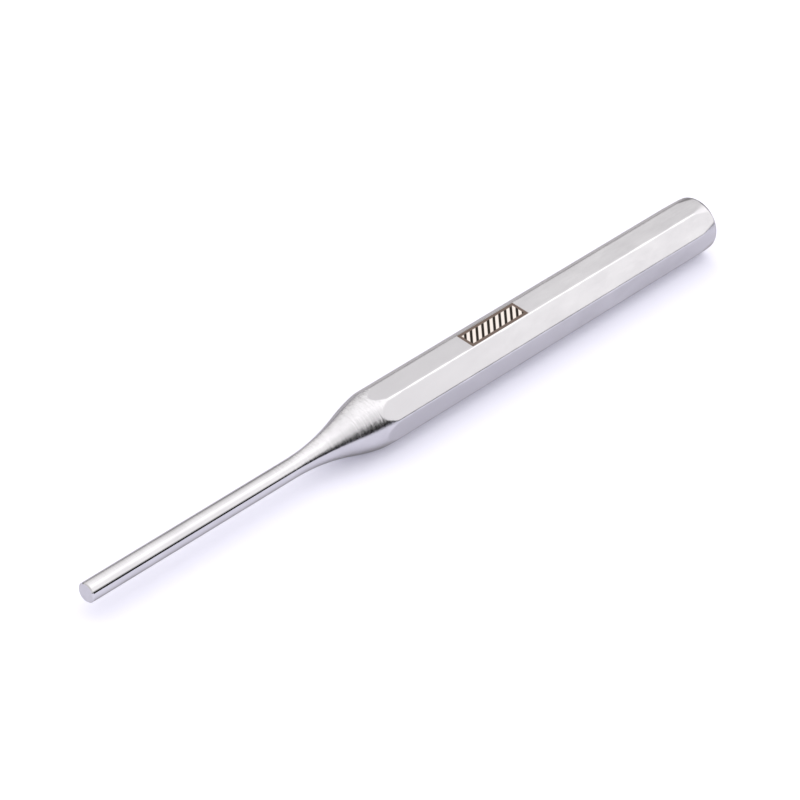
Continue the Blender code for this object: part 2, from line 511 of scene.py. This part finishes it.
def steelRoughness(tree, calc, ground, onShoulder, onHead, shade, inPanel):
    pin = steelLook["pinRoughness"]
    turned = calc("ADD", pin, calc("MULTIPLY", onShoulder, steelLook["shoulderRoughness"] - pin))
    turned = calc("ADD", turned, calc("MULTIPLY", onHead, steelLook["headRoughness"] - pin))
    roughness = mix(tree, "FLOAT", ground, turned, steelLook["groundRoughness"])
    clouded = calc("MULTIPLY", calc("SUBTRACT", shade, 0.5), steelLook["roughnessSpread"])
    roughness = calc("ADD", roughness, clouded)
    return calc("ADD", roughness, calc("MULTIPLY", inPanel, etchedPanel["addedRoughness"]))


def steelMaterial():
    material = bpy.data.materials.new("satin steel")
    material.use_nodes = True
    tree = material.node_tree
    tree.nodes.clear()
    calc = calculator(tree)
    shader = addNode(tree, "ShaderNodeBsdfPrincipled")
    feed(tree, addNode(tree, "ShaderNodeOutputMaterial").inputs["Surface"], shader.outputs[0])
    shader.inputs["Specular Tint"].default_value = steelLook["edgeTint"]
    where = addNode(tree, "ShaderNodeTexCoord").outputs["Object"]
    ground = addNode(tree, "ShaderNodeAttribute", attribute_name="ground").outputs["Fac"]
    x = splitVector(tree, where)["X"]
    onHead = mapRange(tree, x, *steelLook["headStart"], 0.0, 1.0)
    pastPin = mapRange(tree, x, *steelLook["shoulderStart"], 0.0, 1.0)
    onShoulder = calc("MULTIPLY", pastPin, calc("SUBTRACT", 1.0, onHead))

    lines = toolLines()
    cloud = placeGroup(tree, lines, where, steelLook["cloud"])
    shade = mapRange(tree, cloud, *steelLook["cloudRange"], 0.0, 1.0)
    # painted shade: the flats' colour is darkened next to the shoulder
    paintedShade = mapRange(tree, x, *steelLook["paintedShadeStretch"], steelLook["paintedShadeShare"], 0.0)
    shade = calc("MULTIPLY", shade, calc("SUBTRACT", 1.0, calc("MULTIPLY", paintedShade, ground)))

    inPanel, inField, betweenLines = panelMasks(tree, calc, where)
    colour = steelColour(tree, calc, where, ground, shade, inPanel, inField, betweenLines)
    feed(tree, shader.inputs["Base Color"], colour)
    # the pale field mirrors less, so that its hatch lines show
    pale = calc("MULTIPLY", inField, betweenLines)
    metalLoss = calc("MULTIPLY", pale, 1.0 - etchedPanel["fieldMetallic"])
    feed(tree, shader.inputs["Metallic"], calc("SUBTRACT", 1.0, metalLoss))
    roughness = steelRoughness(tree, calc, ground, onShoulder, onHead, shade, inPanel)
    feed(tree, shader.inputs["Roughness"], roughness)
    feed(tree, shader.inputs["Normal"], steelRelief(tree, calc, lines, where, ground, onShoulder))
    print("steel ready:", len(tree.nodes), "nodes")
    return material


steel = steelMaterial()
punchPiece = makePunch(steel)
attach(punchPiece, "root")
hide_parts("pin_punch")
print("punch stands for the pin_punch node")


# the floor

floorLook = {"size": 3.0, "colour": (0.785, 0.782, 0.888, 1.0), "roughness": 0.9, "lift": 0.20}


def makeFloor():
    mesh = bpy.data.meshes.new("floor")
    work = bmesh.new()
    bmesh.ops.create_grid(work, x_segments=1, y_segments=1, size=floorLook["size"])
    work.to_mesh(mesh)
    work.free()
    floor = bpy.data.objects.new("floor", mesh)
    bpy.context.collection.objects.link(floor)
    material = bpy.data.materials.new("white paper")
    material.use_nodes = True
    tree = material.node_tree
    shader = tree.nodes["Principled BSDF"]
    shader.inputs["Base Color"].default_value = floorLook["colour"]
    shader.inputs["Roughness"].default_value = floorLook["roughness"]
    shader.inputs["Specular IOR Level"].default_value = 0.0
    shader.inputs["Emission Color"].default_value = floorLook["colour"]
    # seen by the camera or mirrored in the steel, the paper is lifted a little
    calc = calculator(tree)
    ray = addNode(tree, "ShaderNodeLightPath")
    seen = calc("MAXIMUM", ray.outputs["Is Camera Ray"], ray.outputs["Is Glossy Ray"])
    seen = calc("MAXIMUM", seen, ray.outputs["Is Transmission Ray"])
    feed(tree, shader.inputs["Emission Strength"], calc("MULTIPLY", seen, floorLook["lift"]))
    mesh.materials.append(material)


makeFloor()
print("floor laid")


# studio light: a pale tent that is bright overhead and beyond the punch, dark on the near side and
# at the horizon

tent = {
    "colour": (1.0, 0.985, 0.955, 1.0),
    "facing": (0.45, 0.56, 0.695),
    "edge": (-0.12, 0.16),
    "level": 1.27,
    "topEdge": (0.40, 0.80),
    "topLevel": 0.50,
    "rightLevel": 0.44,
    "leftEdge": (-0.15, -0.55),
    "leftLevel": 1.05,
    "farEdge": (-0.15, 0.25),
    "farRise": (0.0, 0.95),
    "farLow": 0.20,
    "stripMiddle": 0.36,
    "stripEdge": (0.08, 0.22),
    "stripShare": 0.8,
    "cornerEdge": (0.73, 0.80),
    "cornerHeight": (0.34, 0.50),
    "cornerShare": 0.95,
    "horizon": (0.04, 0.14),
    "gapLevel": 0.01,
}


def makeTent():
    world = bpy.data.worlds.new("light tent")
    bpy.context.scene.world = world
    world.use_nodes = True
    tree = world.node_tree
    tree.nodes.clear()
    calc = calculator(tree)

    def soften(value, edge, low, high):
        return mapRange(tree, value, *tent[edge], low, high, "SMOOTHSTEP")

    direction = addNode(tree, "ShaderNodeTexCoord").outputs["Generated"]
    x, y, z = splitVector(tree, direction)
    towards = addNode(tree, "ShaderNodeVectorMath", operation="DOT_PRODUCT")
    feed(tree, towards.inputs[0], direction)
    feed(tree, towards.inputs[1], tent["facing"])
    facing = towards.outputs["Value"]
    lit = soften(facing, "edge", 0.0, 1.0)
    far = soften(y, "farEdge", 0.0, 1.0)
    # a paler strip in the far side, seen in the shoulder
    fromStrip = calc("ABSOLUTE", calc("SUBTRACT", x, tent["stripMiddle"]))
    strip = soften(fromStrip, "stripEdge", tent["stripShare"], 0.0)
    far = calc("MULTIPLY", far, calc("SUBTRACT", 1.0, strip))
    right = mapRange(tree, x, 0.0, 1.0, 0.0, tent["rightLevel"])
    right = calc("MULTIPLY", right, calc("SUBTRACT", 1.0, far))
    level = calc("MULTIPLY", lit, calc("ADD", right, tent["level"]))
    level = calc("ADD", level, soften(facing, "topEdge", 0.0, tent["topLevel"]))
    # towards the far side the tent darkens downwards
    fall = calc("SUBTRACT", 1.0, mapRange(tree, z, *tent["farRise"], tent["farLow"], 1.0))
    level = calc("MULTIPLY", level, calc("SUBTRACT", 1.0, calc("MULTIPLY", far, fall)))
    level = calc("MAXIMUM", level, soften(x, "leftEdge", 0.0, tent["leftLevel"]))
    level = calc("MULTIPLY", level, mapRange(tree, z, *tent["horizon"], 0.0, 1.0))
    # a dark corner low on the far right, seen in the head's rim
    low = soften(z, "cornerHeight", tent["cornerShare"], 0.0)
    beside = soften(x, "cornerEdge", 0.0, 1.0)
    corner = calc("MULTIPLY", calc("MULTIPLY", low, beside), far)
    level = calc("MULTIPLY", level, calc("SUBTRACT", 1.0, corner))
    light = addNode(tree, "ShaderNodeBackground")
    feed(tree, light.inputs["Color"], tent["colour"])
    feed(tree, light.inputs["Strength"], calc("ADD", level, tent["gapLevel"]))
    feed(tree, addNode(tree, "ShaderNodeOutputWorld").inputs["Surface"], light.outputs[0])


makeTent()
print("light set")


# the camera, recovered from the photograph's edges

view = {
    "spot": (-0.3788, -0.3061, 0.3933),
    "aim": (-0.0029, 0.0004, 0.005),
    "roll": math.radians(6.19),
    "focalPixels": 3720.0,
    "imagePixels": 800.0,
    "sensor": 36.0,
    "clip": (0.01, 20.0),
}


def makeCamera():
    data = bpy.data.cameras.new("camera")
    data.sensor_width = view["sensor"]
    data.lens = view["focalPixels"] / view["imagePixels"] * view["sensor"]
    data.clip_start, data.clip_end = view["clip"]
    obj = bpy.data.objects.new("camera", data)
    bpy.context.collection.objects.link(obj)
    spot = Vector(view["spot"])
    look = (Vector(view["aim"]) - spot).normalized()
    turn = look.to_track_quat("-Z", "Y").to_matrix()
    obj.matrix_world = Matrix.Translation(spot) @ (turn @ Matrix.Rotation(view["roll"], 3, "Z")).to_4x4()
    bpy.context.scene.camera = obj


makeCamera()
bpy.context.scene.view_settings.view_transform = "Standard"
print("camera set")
--*--
* _Exercise instructions_
Leave out every line without the string "punchPiece" and copy the rest.

* _Result of the task_
punchPiece = makePunch(steel)
attach(punchPiece, "root")